EXERCISE OBJECTIVE
Write out all of the lines below, exactly and completely.

DATASET CONTENT
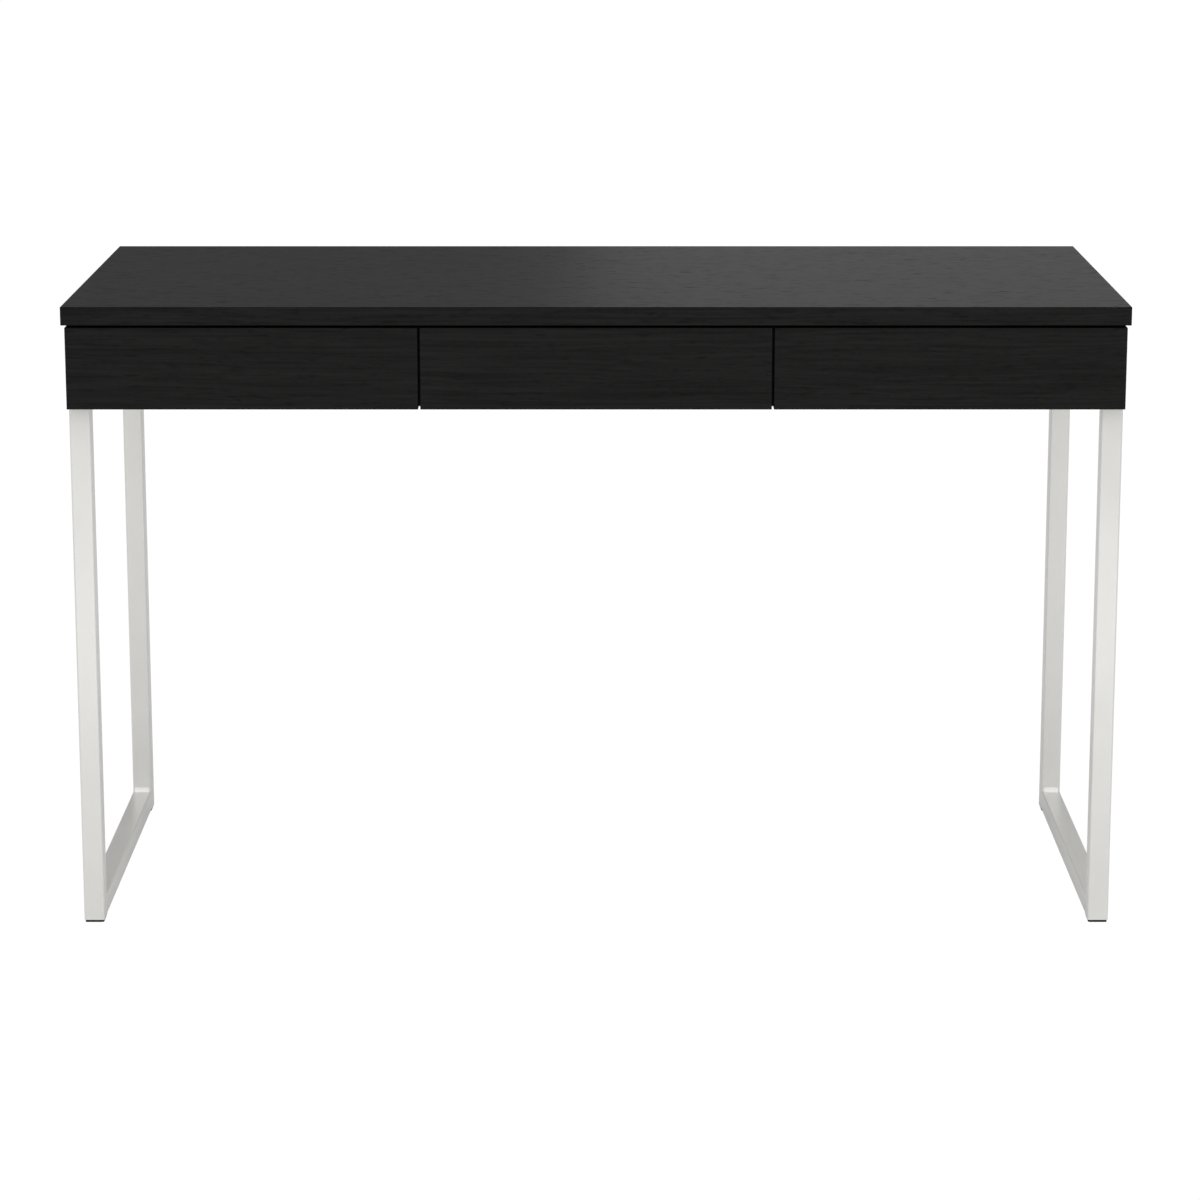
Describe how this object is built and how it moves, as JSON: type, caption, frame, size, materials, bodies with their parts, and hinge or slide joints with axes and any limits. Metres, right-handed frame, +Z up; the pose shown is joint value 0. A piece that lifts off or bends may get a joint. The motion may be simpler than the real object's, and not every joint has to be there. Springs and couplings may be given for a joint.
{
  "type": "writing desk with drawers",
  "caption": "Black woodgrain writing desk with handle-free drawers on roller runners and two silver steel sled leg frames.",
  "frame": {"origin": "on the floor, under the middle of the desktop", "axes": "+X along the desk's width, to the right of a person sitting at it; +Y to the back; +Z up"},
  "size_m": [1.26, 0.52, 0.764],
  "materials": {
    "black_woodgrain_board": "black woodgrain foil, matt with fine grain lines",
    "drawer_board": "smooth dark grey foil",
    "hardboard": "dark lacquered hardboard",
    "silver_paint": "light silver powder coat, satin",
    "white_enamel": "white enamel on rolled steel",
    "zinc_plated_steel": "bright zinc plate",
    "cast_zinc": "dull die casting",
    "black_plastic": "moulded, slightly grained",
    "white_nylon": "smooth moulded nylon",
    "beech": "plain turned wood"
  },
  "bodies": {
    "desk": {"desktop": "black_woodgrain_board", "left_side_panel": "black_woodgrain_board", "right_side_panel": "black_woodgrain_board", "left_partition": "black_woodgrain_board", "right_partition": "black_woodgrain_board", "back_panel": "black_woodgrain_board", "left_front_leg": "silver_paint", "left_rear_leg": "silver_paint", "left_floor_bar": "silver_paint", "left_mounting_strip": "silver_paint", "right_front_leg": "silver_paint", "right_rear_leg": "silver_paint", "right_floor_bar": "silver_paint", "right_mounting_strip": "silver_paint", "frame_welds": "silver_paint", "foot_plugs": "black_plastic", "frame_bolts": "zinc_plated_steel", "insert_nuts": "zinc_plated_steel", "cam_locks": "cast_zinc", "cam_bolts": "zinc_plated_steel", "dowels": "beech", "back_screws": "zinc_plated_steel", "runner_screws": "zinc_plated_steel", "left_bay_left_runner": "white_enamel", "left_bay_right_runner": "white_enamel", "middle_bay_left_runner": "white_enamel", "middle_bay_right_runner": "white_enamel", "right_bay_left_runner": "white_enamel", "right_bay_right_runner": "white_enamel"},
    "left_drawer": {"left_drawer_front": "black_woodgrain_board", "left_drawer_left_side": "drawer_board", "left_drawer_right_side": "drawer_board", "left_drawer_back": "drawer_board", "left_drawer_bottom": "hardboard", "left_drawer_left_runner": "white_enamel", "left_drawer_right_runner": "white_enamel", "left_drawer_fasteners": "zinc_plated_steel"},
    "left_bay_rollers": {"left_bay_rollers": "white_nylon"},
    "left_drawer_rollers": {"left_drawer_rollers": "white_nylon"},
    "middle_drawer": {"middle_drawer_front": "black_woodgrain_board", "middle_drawer_left_side": "drawer_board", "middle_drawer_right_side": "drawer_board", "middle_drawer_back": "drawer_board", "middle_drawer_bottom": "hardboard", "middle_drawer_left_runner": "white_enamel", "middle_drawer_right_runner": "white_enamel", "middle_drawer_fasteners": "zinc_plated_steel"},
    "middle_bay_rollers": {"middle_bay_rollers": "white_nylon"},
    "middle_drawer_rollers": {"middle_drawer_rollers": "white_nylon"},
    "right_drawer": {"right_drawer_front": "black_woodgrain_board", "right_drawer_left_side": "drawer_board", "right_drawer_right_side": "drawer_board", "right_drawer_back": "drawer_board", "right_drawer_bottom": "hardboard", "right_drawer_left_runner": "white_enamel", "right_drawer_right_runner": "white_enamel", "right_drawer_fasteners": "zinc_plated_steel"},
    "right_bay_rollers": {"right_bay_rollers": "white_nylon"},
    "right_drawer_rollers": {"right_drawer_rollers": "white_nylon"}
  },
  "joints": [
    {"name": "left_drawer_slide", "type": "slide", "parent": "desk", "child": "left_drawer", "axis": [0, -1, 0], "range_m": [0, 0.3]},
    {"name": "left_bay_rollers_turn", "type": "hinge", "parent": "desk", "child": "left_bay_rollers", "pos_m": [-0.408, -0.228, 0.6665], "axis": [1, 0, 0], "continuous": true},
    {"name": "left_drawer_rollers_turn", "type": "hinge", "parent": "left_drawer", "child": "left_drawer_rollers", "pos_m": [-0.408, 0.146, 0.6665], "axis": [1, 0, 0], "continuous": true},
    {"name": "middle_drawer_slide", "type": "slide", "parent": "desk", "child": "middle_drawer", "axis": [0, -1, 0], "range_m": [0, 0.3]},
    {"name": "middle_bay_rollers_turn", "type": "hinge", "parent": "desk", "child": "middle_bay_rollers", "pos_m": [0, -0.228, 0.6665], "axis": [1, 0, 0], "continuous": true},
    {"name": "middle_drawer_rollers_turn", "type": "hinge", "parent": "middle_drawer", "child": "middle_drawer_rollers", "pos_m": [0, 0.146, 0.6665], "axis": [1, 0, 0], "continuous": true},
    {"name": "right_drawer_slide", "type": "slide", "parent": "desk", "child": "right_drawer", "axis": [0, -1, 0], "range_m": [0, 0.3]},
    {"name": "right_bay_rollers_turn", "type": "hinge", "parent": "desk", "child": "right_bay_rollers", "pos_m": [0.408, -0.228, 0.6665], "axis": [1, 0, 0], "continuous": true},
    {"name": "right_drawer_rollers_turn", "type": "hinge", "parent": "right_drawer", "child": "right_drawer_rollers", "pos_m": [0.408, 0.146, 0.6665], "axis": [1, 0, 0], "continuous": true}
  ],
  "couplings": [
    {"joint": "left_bay_rollers_turn", "follows": "left_drawer_slide", "rad_per_m": 125},
    {"joint": "left_drawer_rollers_turn", "follows": "left_drawer_slide", "rad_per_m": 125},
    {"joint": "middle_bay_rollers_turn", "follows": "middle_drawer_slide", "rad_per_m": 125},
    {"joint": "middle_drawer_rollers_turn", "follows": "middle_drawer_slide", "rad_per_m": 125},
    {"joint": "right_bay_rollers_turn", "follows": "right_drawer_slide", "rad_per_m": 125},
    {"joint": "right_drawer_rollers_turn", "follows": "right_drawer_slide", "rad_per_m": 125}
  ]
}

EXPECTED ANSWER
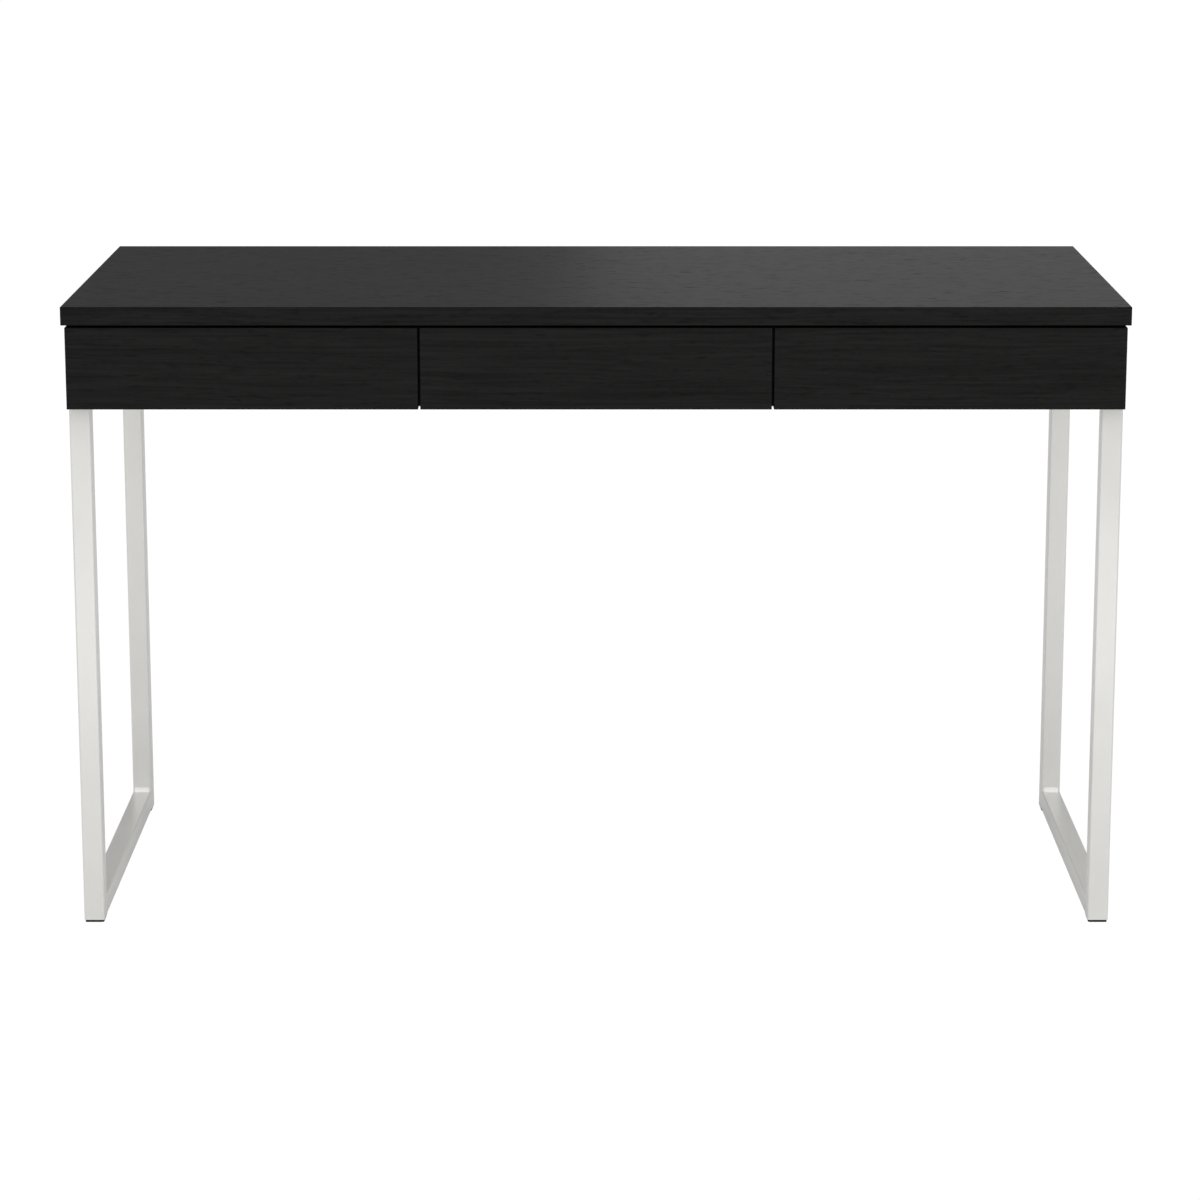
Describe how this object is built and how it moves, as JSON: type, caption, frame, size, materials, bodies with their parts, and hinge or slide joints with axes and any limits. Metres, right-handed frame, +Z up; the pose shown is joint value 0. A piece that lifts off or bends may get a joint. The motion may be simpler than the real object's, and not every joint has to be there. Springs and couplings may be given for a joint.
{
  "type": "writing desk with drawers",
  "caption": "Black woodgrain writing desk with handle-free drawers on roller runners and two silver steel sled leg frames.",
  "frame": {"origin": "on the floor, under the middle of the desktop", "axes": "+X along the desk's width, to the right of a person sitting at it; +Y to the back; +Z up"},
  "size_m": [1.26, 0.52, 0.764],
  "materials": {
    "black_woodgrain_board": "black woodgrain foil, matt with fine grain lines",
    "drawer_board": "smooth dark grey foil",
    "hardboard": "dark lacquered hardboard",
    "silver_paint": "light silver powder coat, satin",
    "white_enamel": "white enamel on rolled steel",
    "zinc_plated_steel": "bright zinc plate",
    "cast_zinc": "dull die casting",
    "black_plastic": "moulded, slightly grained",
    "white_nylon": "smooth moulded nylon",
    "beech": "plain turned wood"
  },
  "bodies": {
    "desk": {"desktop": "black_woodgrain_board", "left_side_panel": "black_woodgrain_board", "right_side_panel": "black_woodgrain_board", "left_partition": "black_woodgrain_board", "right_partition": "black_woodgrain_board", "back_panel": "black_woodgrain_board", "left_front_leg": "silver_paint", "left_rear_leg": "silver_paint", "left_floor_bar": "silver_paint", "left_mounting_strip": "silver_paint", "right_front_leg": "silver_paint", "right_rear_leg": "silver_paint", "right_floor_bar": "silver_paint", "right_mounting_strip": "silver_paint", "frame_welds": "silver_paint", "foot_plugs": "black_plastic", "frame_bolts": "zinc_plated_steel", "insert_nuts": "zinc_plated_steel", "cam_locks": "cast_zinc", "cam_bolts": "zinc_plated_steel", "dowels": "beech", "back_screws": "zinc_plated_steel", "runner_screws": "zinc_plated_steel", "left_bay_left_runner": "white_enamel", "left_bay_right_runner": "white_enamel", "middle_bay_left_runner": "white_enamel", "middle_bay_right_runner": "white_enamel", "right_bay_left_runner": "white_enamel", "right_bay_right_runner": "white_enamel"},
    "left_drawer": {"left_drawer_front": "black_woodgrain_board", "left_drawer_left_side": "drawer_board", "left_drawer_right_side": "drawer_board", "left_drawer_back": "drawer_board", "left_drawer_bottom": "hardboard", "left_drawer_left_runner": "white_enamel", "left_drawer_right_runner": "white_enamel", "left_drawer_fasteners": "zinc_plated_steel"},
    "left_bay_rollers": {"left_bay_rollers": "white_nylon"},
    "left_drawer_rollers": {"left_drawer_rollers": "white_nylon"},
    "middle_drawer": {"middle_drawer_front": "black_woodgrain_board", "middle_drawer_left_side": "drawer_board", "middle_drawer_right_side": "drawer_board", "middle_drawer_back": "drawer_board", "middle_drawer_bottom": "hardboard", "middle_drawer_left_runner": "white_enamel", "middle_drawer_right_runner": "white_enamel", "middle_drawer_fasteners": "zinc_plated_steel"},
    "middle_bay_rollers": {"middle_bay_rollers": "white_nylon"},
    "middle_drawer_rollers": {"middle_drawer_rollers": "white_nylon"},
    "right_drawer": {"right_drawer_front": "black_woodgrain_board", "right_drawer_left_side": "drawer_board", "right_drawer_right_side": "drawer_board", "right_drawer_back": "drawer_board", "right_drawer_bottom": "hardboard", "right_drawer_left_runner": "white_enamel", "right_drawer_right_runner": "white_enamel", "right_drawer_fasteners": "zinc_plated_steel"},
    "right_bay_rollers": {"right_bay_rollers": "white_nylon"},
    "right_drawer_rollers": {"right_drawer_rollers": "white_nylon"}
  },
  "joints": [
    {"name": "left_drawer_slide", "type": "slide", "parent": "desk", "child": "left_drawer", "axis": [0, -1, 0], "range_m": [0, 0.3]},
    {"name": "left_bay_rollers_turn", "type": "hinge", "parent": "desk", "child": "left_bay_rollers", "pos_m": [-0.408, -0.228, 0.6665], "axis": [1, 0, 0], "continuous": true},
    {"name": "left_drawer_rollers_turn", "type": "hinge", "parent": "left_drawer", "child": "left_drawer_rollers", "pos_m": [-0.408, 0.146, 0.6665], "axis": [1, 0, 0], "continuous": true},
    {"name": "middle_drawer_slide", "type": "slide", "parent": "desk", "child": "middle_drawer", "axis": [0, -1, 0], "range_m": [0, 0.3]},
    {"name": "middle_bay_rollers_turn", "type": "hinge", "parent": "desk", "child": "middle_bay_rollers", "pos_m": [0, -0.228, 0.6665], "axis": [1, 0, 0], "continuous": true},
    {"name": "middle_drawer_rollers_turn", "type": "hinge", "parent": "middle_drawer", "child": "middle_drawer_rollers", "pos_m": [0, 0.146, 0.6665], "axis": [1, 0, 0], "continuous": true},
    {"name": "right_drawer_slide", "type": "slide", "parent": "desk", "child": "right_drawer", "axis": [0, -1, 0], "range_m": [0, 0.3]},
    {"name": "right_bay_rollers_turn", "type": "hinge", "parent": "desk", "child": "right_bay_rollers", "pos_m": [0.408, -0.228, 0.6665], "axis": [1, 0, 0], "continuous": true},
    {"name": "right_drawer_rollers_turn", "type": "hinge", "parent": "right_drawer", "child": "right_drawer_rollers", "pos_m": [0.408, 0.146, 0.6665], "axis": [1, 0, 0], "continuous": true}
  ],
  "couplings": [
    {"joint": "left_bay_rollers_turn", "follows": "left_drawer_slide", "rad_per_m": 125},
    {"joint": "left_drawer_rollers_turn", "follows": "left_drawer_slide", "rad_per_m": 125},
    {"joint": "middle_bay_rollers_turn", "follows": "middle_drawer_slide", "rad_per_m": 125},
    {"joint": "middle_drawer_rollers_turn", "follows": "middle_drawer_slide", "rad_per_m": 125},
    {"joint": "right_bay_rollers_turn", "follows": "right_drawer_slide", "rad_per_m": 125},
    {"joint": "right_drawer_rollers_turn", "follows": "right_drawer_slide", "rad_per_m": 125}
  ]
}